▸ **Task directions**
Output the data exactly, with every line intact.

▸ **Supplied data**
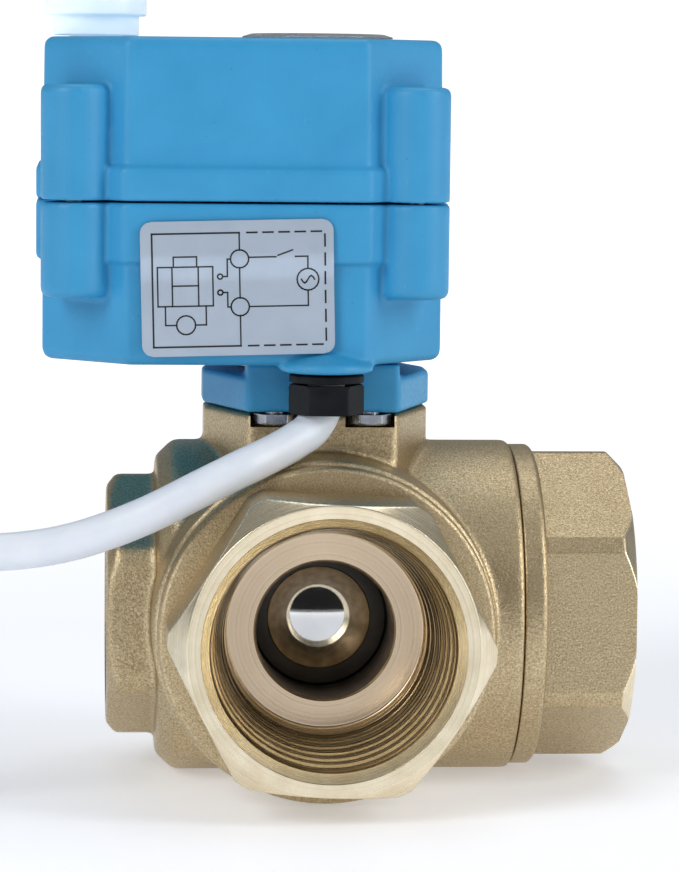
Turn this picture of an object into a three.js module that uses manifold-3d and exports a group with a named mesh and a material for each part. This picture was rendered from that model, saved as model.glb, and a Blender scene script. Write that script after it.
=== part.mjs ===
// Motorised three-way ball valve: a brass T body with screwed end caps, a chrome-plated T-port ball,
// and a two-part plastic actuator with its gear train, limit switches and manual override.
// Millimetres, +Z up. The working origin is the ball's centre: X runs along the two in-line ports,
// -Y is the third port, and Z is the stem. The whole model is then stood on its own underside.

import * as THREE from 'three';
import { mergeVertices } from 'three/addons/utils/BufferGeometryUtils.js';
import Module from 'manifold-3d';

const wasm = await Module();
wasm.setup();

// ---------- driving dimensions ----------

const GAP = 0.3; // between pieces that touch or nearly touch
const PAST = 1; // how far a cutter runs past the face that it cuts
// segments of a large, a medium, a small and a tiny circle
const ROUND = 30;
const MEDIUM_ROUND = 20;
const SMALL_ROUND = 12;
const TINY_ROUND = 8;

// ball, seats and ports
const BALL_R = 17.5;
const PORT_R = 9.6;
const SEAT_R = 12.1;
const SEAT_BACK = 17.9; // from the ball's centre to the back of each seat
const SEAT_LAND = 18.2; // the face that each seat rests on
const CAVITY_R = 18.2;
const SPIGOT_R = CAVITY_R - GAP;

// brass body
const BODY_R = 24.1;
const BODY_LEFT = -23.2;
const BODY_RIGHT = 28.5;
const BODY_FRONT = 28.5;
const LEFT_END = -30.3;
const LEFT_HEX = 34; // across flats
const NECK_TOP = 29.6;
const BOSS_R = 7.8;
const BOSS_TOP = 36.8;

// end caps, along their own axes from the ball's centre
const CAP_END = 45;
const CAP_HEX = 40; // across flats
const CAP_CORNER_R = 22.4;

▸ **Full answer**
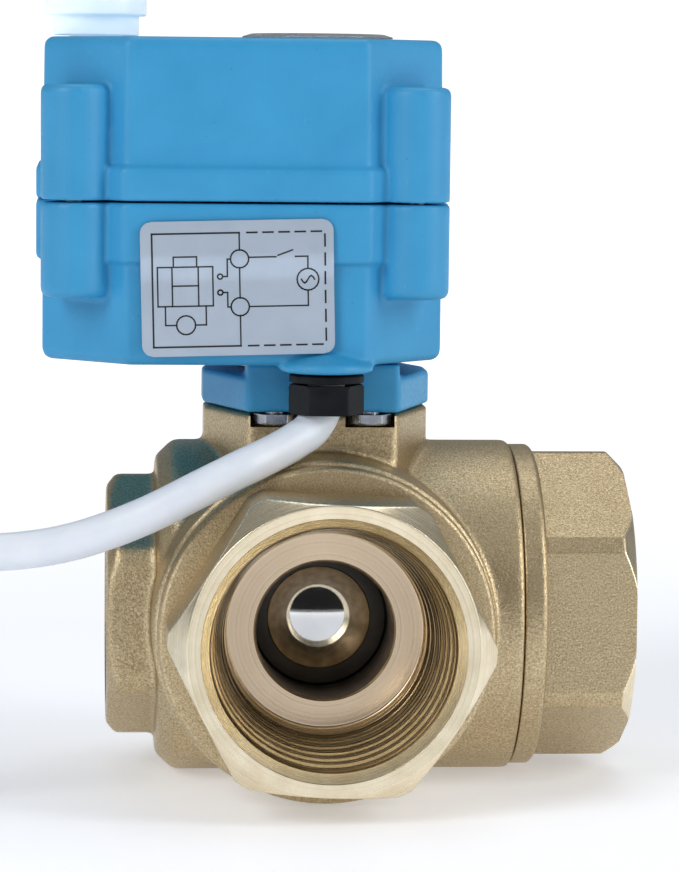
Turn this picture of an object into a three.js module that uses manifold-3d and exports a group with a named mesh and a material for each part. This picture was rendered from that model, saved as model.glb, and a Blender scene script. Write that script after it.
=== part.mjs ===
// Motorised three-way ball valve: a brass T body with screwed end caps, a chrome-plated T-port ball,
// and a two-part plastic actuator with its gear train, limit switches and manual override.
// Millimetres, +Z up. The working origin is the ball's centre: X runs along the two in-line ports,
// -Y is the third port, and Z is the stem. The whole model is then stood on its own underside.

import * as THREE from 'three';
import { mergeVertices } from 'three/addons/utils/BufferGeometryUtils.js';
import Module from 'manifold-3d';

const wasm = await Module();
wasm.setup();

// ---------- driving dimensions ----------

const GAP = 0.3; // between pieces that touch or nearly touch
const PAST = 1; // how far a cutter runs past the face that it cuts
// segments of a large, a medium, a small and a tiny circle
const ROUND = 30;
const MEDIUM_ROUND = 20;
const SMALL_ROUND = 12;
const TINY_ROUND = 8;

// ball, seats and ports
const BALL_R = 17.5;
const PORT_R = 9.6;
const SEAT_R = 12.1;
const SEAT_BACK = 17.9; // from the ball's centre to the back of each seat
const SEAT_LAND = 18.2; // the face that each seat rests on
const CAVITY_R = 18.2;
const SPIGOT_R = CAVITY_R - GAP;

// brass body
const BODY_R = 24.1;
const BODY_LEFT = -23.2;
const BODY_RIGHT = 28.5;
const BODY_FRONT = 28.5;
const LEFT_END = -30.3;
const LEFT_HEX = 34; // across flats
const NECK_TOP = 29.6;
const BOSS_R = 7.8;
const BOSS_TOP = 36.8;

// end caps, along their own axes from the ball's centre
const CAP_END = 45;
const CAP_HEX = 40; // across flats
const CAP_CORNER_R = 22.4;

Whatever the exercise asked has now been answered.